فَكَانَ عَاقِبَتَهُمَا أَنَّهُمَا فِي النَّارِ خَالِدَيْنِ فِيهَا وَذَلِكَ جَزَاء الظَّالِمِينَ
Fe kâne âkıbetehumâ ennehumâ fîn nâri hâlideyni fîhâ, ve zâlike cezâûz zâlimîn(zâlimîne).
fe kâne | : böylece oldu |
âkibete-humâ | : onların akıbetleri |
enne-humâ | : onların ikisinin olduğu, olması |
fî en nâri | : ateşin içinde |
hâlideyni | : (ikisi) devamlı kalacak olanlar |
fî-hâ | : orada, içinde |
ve zâlike | : ve işte bu |
cezâû | : ceza |
ez zâlimîne | : zalimler |
Diyanet İşleri = Nihayet ikisinin de (azdıranın da azanın da) akıbeti, ebediyen ateşte kalmaları olmuştur. İşte zalimlerin cezası budur.

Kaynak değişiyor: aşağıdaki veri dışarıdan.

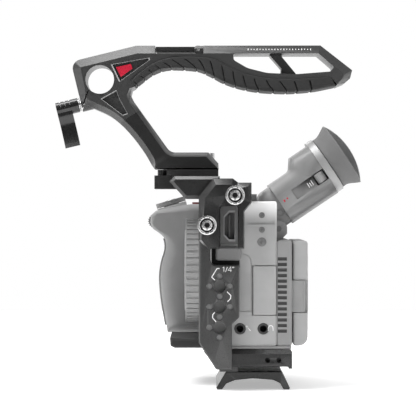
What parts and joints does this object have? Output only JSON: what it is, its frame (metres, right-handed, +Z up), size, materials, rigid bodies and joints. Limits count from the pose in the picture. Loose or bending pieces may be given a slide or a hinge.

Abdulbaki Gölpınarlı = Derken ikisinin de sonları şu olur: Şüphe yok ki ikisi de, ebedî kalmak üzere ateşe girerler ve budur zulmedenlerin cezâsı.
Abdullah Parlıyan = Nihayet şeytanın da, aldattığı kişinin de, münafıkların ve Yahudilerin sonu da mutlaka içinde devamlı kalacakları cehennem ateşidir. İşte bu da, yaratılış gayesi dışında yaşayanların cezasıdır.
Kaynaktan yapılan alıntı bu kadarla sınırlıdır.